#### THE REQUEST:
Reproduce all lines of the listing below in which the word "that" occurs.

•••

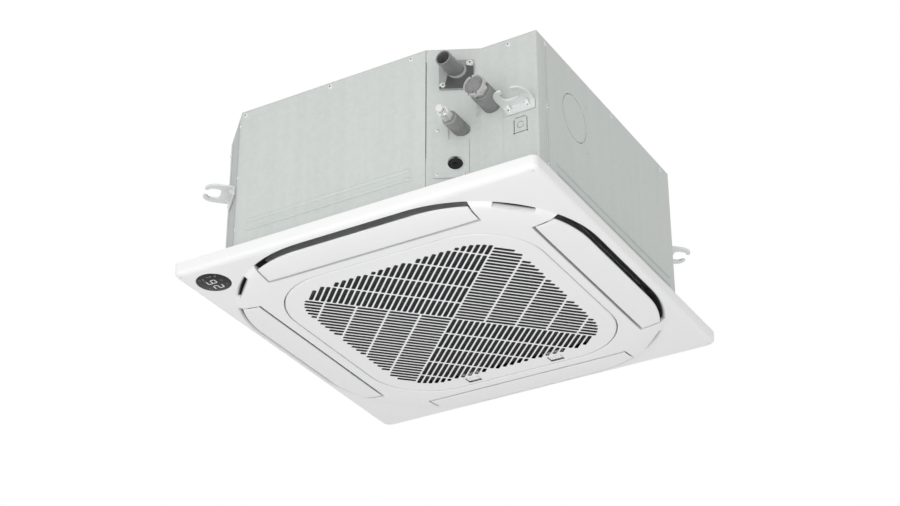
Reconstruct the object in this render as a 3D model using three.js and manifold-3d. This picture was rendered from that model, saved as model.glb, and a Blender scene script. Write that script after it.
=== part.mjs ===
// A compact four-way ceiling cassette air conditioner, in millimetres, +Z up.
// The origin is the middle of the intake grille's lowest face. The front is -Y, the fresh air
// knock-out is on the right side (+X), and the pipes leave at the corner between the two.

import * as THREE from 'three';
import { mergeGeometries, mergeVertices } from 'three/addons/utils/BufferGeometryUtils.js';
import Module from 'manifold-3d';

const wasm = await Module();
wasm.setup();

// ---------------------------------------------------------------- driving dimensions

const seat = 0.3;                   // gap between two pieces that touch

// decoration panel, a square moulding under the ceiling
const panelHalf = 310;
const panelCorner = 10;
const panelWall = 3;
const ceilingZ = 33;
const rimBottomZ = 17.5;
const rimFlange = 6;
const rimWall = 3.5;
const lipHalf = panelHalf - 10;     // outer edge of the air outlets
const lipCorner = 210;
const lipZ = 10;
const blockHalf = lipHalf - 12;     // outline that the louvers and bridges share
const blockCorner = 188;
const blockRise = 4.5;
const ringHalf = blockHalf - 49;    // where the flat ring starts to rise
const ringCorner = 121;
const grilleHalf = ringHalf - 22;
const grilleCorner = 108;
const grilleClearance = 2.5;
const collarTop = 14;
const ductHalf = lipHalf - 26;      // outlet duct's outer wall at the top
const outletHalfLength = blockHalf - 105;
const outletInner = ringHalf - 3.1;
const cornerSlotEnd = blockHalf - 32;       // the corner outlet runs between these two
const cornerSlotStart = blockHalf - 78;

// louvers and their motors
const louverHalfLength = outletHalfLength - 3;
const louverInner = ringHalf + 0.6;
const louverThickness = 2.6;
const louverPivotY = -(ringHalf + 13);
const louverPivotZ = 9;
const louverPin = 2.5;
const pinHole = 3;
const earThickness = 4;
const earRadius = 4;
const earLag = 17;                  // at its ends the louver follows a wider ring
const stepMotorRadius = 11;
const stepMotorLength = 9;
const stepMotorOffset = 10;         // its shaft is off its centre
const stepMotorShaft = 2;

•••

#### RESULT OF THE TASK:
Reconstruct the object in this render as a 3D model using three.js and manifold-3d. This picture was rendered from that model, saved as model.glb, and a Blender scene script. Write that script after it.
const seat = 0.3;                   // gap between two pieces that touch
const blockHalf = lipHalf - 12;     // outline that the louvers and bridges share